話し合いを試みても、夫があまり乗り気でない場合もあるかもしれません。そんな時は、一度立ち止まり、以下のようなアプローチを試してみてください。
- 小さな一歩から始める: 全体の話し合いが難しければ、まずは「来月のお小遣いをどうするか」「今月の食費は少し意識してみようか」など、身近で取り組みやすいテーマから話し合ってみるのも良いでしょう。
- 情報収集を一緒にする: 「こんな記事を読んだんだけど」「こんなセミナーがあるみたいだよ」と、お金に関する情報収集を「一緒にする」ことを提案してみます。直接的な話し合いよりも抵抗が少ないかもしれません。
- 無理強いしない: 夫が話す気分でない時に無理強いすると逆効果です。「今は難しそうだから、また別の時に声かけるね」と、一度引き下がる勇気も必要です。ただし、「いつなら大丈夫?」と次の約束を取り付けようとするとプレッシャーになることもあるので、自然な再チャレンジを目指します。
- あなたの行動で示す: あなた自身が家計の一部(例えば食費だけ)を担当して見える化するなど、あなたができることから始めてみるのも良いでしょう。あなたの前向きな姿勢が、夫の意識を変えるきっかけになることもあります。
- 第三者の力を借りる: どうしても夫婦間での話し合いが難しい場合は、ファイナンシャルプランナー(FP)などお金の専門家に相談することも検討しましょう。第三者が入ることで、冷静に状況を整理し、建設的な話し合いを進めることができます。
共有した『全体像』を将来の行動につなげる
未来のお金の全体像を共有できたら、それを将来の行動につなげる話し合いに進みましょう。
- 漠然とした不安を具体的な目標に: 「〇〇までに△円貯めたい」「毎月□円貯蓄に回したい」など、具体的な貯蓄目標や行動計画を設定します。
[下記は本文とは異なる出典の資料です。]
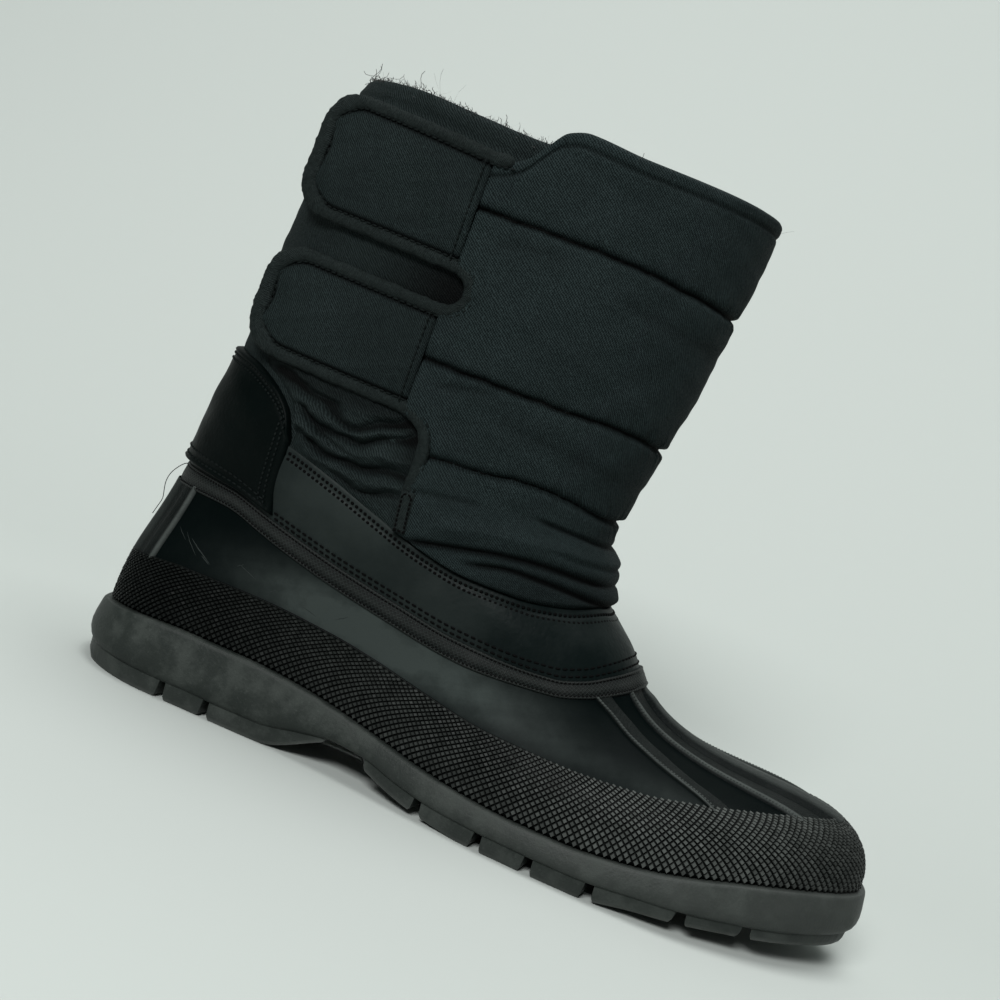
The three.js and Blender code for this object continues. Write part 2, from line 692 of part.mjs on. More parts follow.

- 役割分担を決める: 全てを一人で抱え込む必要はありません。「私が日々の支出を記録するね」「夫は投資について調べてみるのはどう?」など、お互いの得意不得意に合わせて役割分担を決めると、協力体制が築きやすくなります。
- 定期的な見直しを約束する: 一度話しただけで終わりではなく、3ヶ月に一度、半年に一度など、定期的に家計や将来のお金の状況を確認する時間を設けることを約束します。
まとめ:夫婦で協力し、安心できる未来へ
これまで家計を夫に任せてきた方にとって、夫婦でお金の話を始めることは大きな一歩です。しかし、漠然とした不安を抱え続けるよりも、勇気を出して全体像を共有する方が、はるかに安心できる未来に繋がります。
大切なのは、どちらか一方を責めるのではなく、「お互いの安心のために」「夫婦で力を合わせて」という前向きな姿勢で向き合うことです。感情的にならず、優しく語りかけること、そして夫の気持ちに寄り添うことを忘れないでください。
小さな一歩から始めて、少しずつ夫婦でお金の話をする習慣を育んでいきましょう。未来のお金の全体像を共有し、具体的な目標に向かって協力していくことで、きっと夫婦で安心できる未来を築くことができるはずです。この記事が、そのための一助となれば幸いです。